#### Data section:
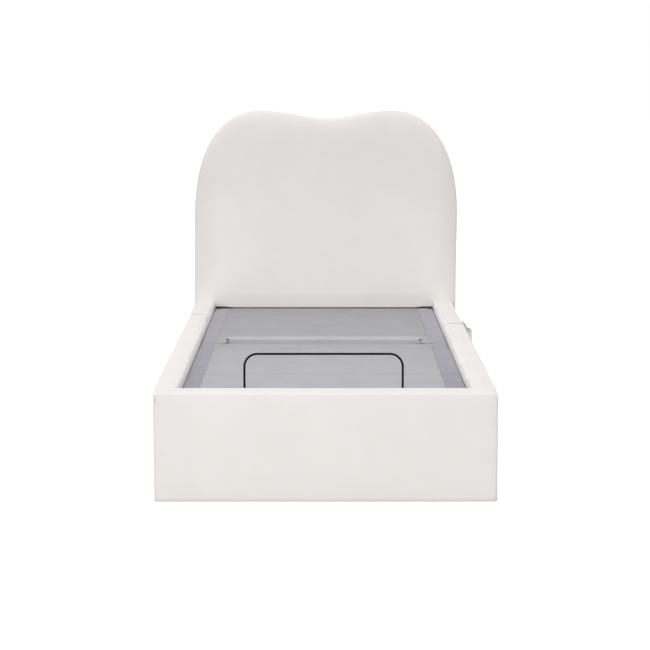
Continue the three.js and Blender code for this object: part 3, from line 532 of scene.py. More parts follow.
def hex_bolt(radius: float, head: float, washer: float) -> Mesh:
    """A hexagon bolt head on its washer, standing on z = 0.

    Args:
        radius: The head's radius over its corners.
        head: The head's height.
        washer: The washer's thickness.

    Returns:
        The bolt head and washer.
    """
    bm = bmesh.new()
    bmesh.ops.create_cone(
        bm, cap_ends=True, segments=6, radius1=radius, radius2=radius, depth=head
    )
    bmesh.ops.translate(bm, vec=(0, 0, washer + head / 2), verts=bm.verts)
    rim = [e for e in bm.edges if all(v.co.z > washer + head / 2 for v in e.verts)]
    round_edges(bm, rim, head * 0.22, 2)
    wide, bevel = radius * 1.55, washer * 0.2
    disc = [(0, 0), (wide, 0), (wide, washer - bevel), (wide - bevel, washer), (0, washer)]
    return joined([bm, lathe(disc, 24)])


def socket_screw(radius: float, height: float) -> Mesh:
    """A button-headed screw with a round socket, standing on z = 0."""
    profile = [
        (0, height * 0.35),
        (radius * 0.42, height * 0.35),
        (radius * 0.42, height),
        (radius * 0.62, height),
        (radius * 0.93, height * 0.6),
        (radius, 0),
        (0, 0),
    ]
    return lathe(profile, 24)


def swept_ring(spine: Sequence[tuple[Vector, Vector]], section: Sequence[Pair]) -> Mesh:
    """Sweeps a closed section round a closed spine that lies square to X.

    Args:
        spine: For each station its centre and its outward direction.
        section: The section's points as (distance outwards, place along X).

    Returns:
        The closed ring.
    """
    bm = bmesh.new()
    loops = [
        closed_loop(bm, [centre + out * reach + Vector((x, 0, 0)) for reach, x in section])
        for centre, out in spine
    ]
    bridge(bm, loops + loops[:1])
    bmesh.ops.recalc_face_normals(bm, faces=bm.faces)
    return bm


def slotted_eye(
    near: Pair, wander: Pair, hole: float, wall: float, thickness: float
) -> Mesh:
    """A flat eye with a slot, square to X.

    Args:
        near: The slot's first centre along Y and Z.
        wander: From there to its second centre.
        hole: The slot's radius.
        wall: The metal round it.
        thickness: The eye's thickness.

    Returns:
        The eye.
    """
    lead = math.atan2(wander[1], wander[0])
    spine = []
    for half, shift in ((0, 1.0), (1, 0.0)):
        centre = Vector((0, near[0] + wander[0] * shift, near[1] + wander[1] * shift))
        for step in range(19):
            turn = lead - math.pi / 2 + math.pi * (half + step / 18)
            spine.append((centre, Vector((0, math.cos(turn), math.sin(turn)))))
    if math.hypot(*wander) < TINY:
        spine = spine[:18] + spine[19:-1]
    flat, cut, far = thickness / 2, 0.0007, hole + wall
    section = [(hole, cut - flat), (hole + cut, -flat), (far - cut, -flat), (far, cut - flat)]
    section += [(reach, -x) for reach, x in reversed(section)]
    return swept_ring(spine, section)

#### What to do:
Write out the listing's lines exactly, from its first line through the line that contains "washer, standing on z = 0.", and stop there.

#### Exercise solution:
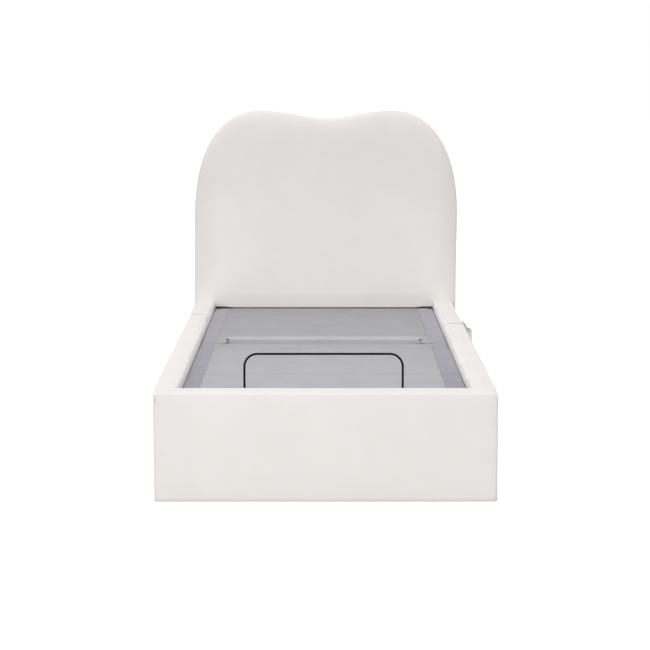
Continue the three.js and Blender code for this object: part 3, from line 532 of scene.py. More parts follow.
def hex_bolt(radius: float, head: float, washer: float) -> Mesh:
    """A hexagon bolt head on its washer, standing on z = 0.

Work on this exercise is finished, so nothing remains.